Goal of the exercise: Gather every line holding the string "bodies".

Material provided:
>> BEGIN
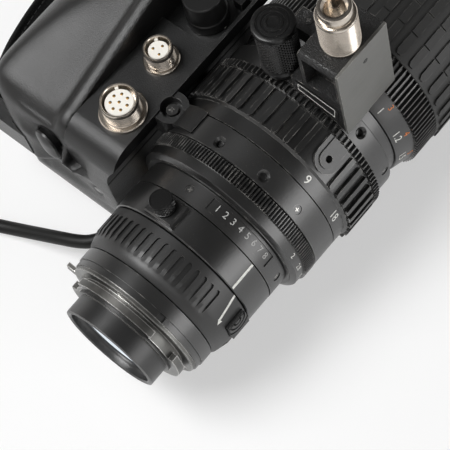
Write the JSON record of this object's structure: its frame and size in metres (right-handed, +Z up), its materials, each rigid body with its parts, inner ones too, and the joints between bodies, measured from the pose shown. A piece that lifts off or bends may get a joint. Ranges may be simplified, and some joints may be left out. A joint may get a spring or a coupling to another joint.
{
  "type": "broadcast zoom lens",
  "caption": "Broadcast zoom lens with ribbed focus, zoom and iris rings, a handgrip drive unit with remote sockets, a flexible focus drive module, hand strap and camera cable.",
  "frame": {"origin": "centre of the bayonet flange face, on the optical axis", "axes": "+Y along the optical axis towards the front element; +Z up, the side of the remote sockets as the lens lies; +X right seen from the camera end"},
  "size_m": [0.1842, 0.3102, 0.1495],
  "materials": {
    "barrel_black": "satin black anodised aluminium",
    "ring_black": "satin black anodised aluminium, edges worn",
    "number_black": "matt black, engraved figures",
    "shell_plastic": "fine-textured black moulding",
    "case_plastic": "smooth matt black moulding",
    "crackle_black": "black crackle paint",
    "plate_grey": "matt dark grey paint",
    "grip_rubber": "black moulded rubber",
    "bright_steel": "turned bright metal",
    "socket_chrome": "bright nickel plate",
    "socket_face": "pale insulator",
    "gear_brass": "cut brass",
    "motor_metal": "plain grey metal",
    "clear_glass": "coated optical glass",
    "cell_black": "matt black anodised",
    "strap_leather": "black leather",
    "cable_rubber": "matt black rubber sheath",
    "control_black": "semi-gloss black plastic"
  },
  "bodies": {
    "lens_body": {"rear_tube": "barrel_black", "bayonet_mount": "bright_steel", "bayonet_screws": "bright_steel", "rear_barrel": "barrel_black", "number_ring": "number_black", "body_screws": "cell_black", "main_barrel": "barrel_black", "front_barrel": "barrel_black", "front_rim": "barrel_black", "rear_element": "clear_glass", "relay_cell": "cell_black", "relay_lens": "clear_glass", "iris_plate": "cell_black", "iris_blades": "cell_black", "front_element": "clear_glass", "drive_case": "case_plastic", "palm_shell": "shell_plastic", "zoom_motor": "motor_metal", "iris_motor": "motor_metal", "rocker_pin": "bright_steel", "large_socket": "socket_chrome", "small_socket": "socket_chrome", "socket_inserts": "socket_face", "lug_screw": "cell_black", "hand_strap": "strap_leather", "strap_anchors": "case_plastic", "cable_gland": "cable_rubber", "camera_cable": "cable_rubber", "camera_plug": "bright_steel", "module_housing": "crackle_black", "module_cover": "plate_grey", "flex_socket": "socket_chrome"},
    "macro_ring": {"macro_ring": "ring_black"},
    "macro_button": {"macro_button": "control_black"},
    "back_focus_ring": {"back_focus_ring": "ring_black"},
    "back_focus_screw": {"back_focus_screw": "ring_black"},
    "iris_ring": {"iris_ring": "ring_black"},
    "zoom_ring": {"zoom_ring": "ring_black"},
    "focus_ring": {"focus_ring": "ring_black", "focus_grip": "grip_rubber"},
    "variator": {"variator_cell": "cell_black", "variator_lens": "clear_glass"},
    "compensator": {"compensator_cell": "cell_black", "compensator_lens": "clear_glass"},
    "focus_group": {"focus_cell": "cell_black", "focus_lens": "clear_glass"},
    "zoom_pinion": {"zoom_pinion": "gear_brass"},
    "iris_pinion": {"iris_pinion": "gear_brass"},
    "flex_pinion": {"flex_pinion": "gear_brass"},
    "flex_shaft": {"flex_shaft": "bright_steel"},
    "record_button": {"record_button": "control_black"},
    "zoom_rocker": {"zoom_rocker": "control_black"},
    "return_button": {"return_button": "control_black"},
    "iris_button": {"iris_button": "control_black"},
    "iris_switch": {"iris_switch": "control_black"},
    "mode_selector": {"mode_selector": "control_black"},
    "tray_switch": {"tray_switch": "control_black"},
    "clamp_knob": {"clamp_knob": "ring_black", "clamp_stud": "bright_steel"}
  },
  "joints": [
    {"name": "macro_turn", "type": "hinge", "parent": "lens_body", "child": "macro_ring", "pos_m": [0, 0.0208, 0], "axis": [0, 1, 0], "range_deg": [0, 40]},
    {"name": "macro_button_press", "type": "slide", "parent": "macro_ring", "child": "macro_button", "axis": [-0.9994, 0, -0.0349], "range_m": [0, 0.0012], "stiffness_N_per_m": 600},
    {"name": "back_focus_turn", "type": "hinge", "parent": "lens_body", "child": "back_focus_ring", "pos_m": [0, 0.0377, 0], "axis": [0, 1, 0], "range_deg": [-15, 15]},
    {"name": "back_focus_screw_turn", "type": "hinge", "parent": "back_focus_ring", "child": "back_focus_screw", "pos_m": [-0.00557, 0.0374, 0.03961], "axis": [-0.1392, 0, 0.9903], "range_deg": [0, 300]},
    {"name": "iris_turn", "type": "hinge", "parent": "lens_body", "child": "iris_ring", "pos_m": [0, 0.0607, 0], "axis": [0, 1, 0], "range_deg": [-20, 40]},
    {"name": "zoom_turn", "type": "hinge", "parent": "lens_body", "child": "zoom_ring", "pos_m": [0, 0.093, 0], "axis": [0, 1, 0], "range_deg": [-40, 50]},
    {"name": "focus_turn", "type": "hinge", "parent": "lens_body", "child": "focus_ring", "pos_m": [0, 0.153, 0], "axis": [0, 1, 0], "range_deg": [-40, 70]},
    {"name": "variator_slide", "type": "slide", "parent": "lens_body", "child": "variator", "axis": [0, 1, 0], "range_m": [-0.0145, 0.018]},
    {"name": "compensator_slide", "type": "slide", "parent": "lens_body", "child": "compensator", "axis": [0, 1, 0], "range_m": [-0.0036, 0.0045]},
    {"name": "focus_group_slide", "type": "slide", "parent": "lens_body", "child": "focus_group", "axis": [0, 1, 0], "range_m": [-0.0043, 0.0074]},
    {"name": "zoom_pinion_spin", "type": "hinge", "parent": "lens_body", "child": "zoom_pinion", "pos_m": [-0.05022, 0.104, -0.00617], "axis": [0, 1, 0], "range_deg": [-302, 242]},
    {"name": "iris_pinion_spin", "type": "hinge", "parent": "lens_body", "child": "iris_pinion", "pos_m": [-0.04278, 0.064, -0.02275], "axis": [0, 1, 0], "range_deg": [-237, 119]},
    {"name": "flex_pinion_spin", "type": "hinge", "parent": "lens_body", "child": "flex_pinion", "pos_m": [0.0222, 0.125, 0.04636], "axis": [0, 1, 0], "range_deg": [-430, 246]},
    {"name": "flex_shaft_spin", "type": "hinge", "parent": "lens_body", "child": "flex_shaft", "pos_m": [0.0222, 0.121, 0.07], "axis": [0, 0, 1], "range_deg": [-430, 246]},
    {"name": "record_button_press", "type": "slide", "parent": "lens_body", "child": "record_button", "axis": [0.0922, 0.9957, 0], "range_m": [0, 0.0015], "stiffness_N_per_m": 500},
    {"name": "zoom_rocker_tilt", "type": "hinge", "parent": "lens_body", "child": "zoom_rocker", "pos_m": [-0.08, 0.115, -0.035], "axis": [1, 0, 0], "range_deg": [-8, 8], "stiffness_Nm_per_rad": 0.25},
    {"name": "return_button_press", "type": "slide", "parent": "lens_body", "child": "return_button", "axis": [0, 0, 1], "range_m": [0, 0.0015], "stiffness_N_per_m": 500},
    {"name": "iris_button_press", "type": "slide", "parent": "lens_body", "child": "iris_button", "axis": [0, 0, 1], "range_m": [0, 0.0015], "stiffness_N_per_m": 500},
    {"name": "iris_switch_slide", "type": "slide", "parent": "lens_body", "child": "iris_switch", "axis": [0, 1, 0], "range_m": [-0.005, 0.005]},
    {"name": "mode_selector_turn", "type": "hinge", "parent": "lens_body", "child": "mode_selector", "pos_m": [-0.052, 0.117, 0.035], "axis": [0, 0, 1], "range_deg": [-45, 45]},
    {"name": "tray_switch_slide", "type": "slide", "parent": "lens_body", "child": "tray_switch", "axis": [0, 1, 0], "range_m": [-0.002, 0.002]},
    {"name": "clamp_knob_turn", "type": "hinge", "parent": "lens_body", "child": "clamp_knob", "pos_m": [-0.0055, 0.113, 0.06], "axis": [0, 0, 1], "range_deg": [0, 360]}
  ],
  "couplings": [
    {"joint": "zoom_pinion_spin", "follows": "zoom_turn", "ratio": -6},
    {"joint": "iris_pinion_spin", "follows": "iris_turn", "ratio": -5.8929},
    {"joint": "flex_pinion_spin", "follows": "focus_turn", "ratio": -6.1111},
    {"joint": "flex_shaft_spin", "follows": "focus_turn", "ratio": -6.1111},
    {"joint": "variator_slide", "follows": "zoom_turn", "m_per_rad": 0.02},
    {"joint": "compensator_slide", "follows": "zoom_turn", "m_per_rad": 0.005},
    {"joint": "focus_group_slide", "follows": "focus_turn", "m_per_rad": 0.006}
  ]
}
>> END
Written solution:
Write the JSON record of this object's structure: its frame and size in metres (right-handed, +Z up), its materials, each rigid body with its parts, inner ones too, and the joints between bodies, measured from the pose shown. A piece that lifts off or bends may get a joint. Ranges may be simplified, and some joints may be left out. A joint may get a spring or a coupling to another joint.
  "bodies": {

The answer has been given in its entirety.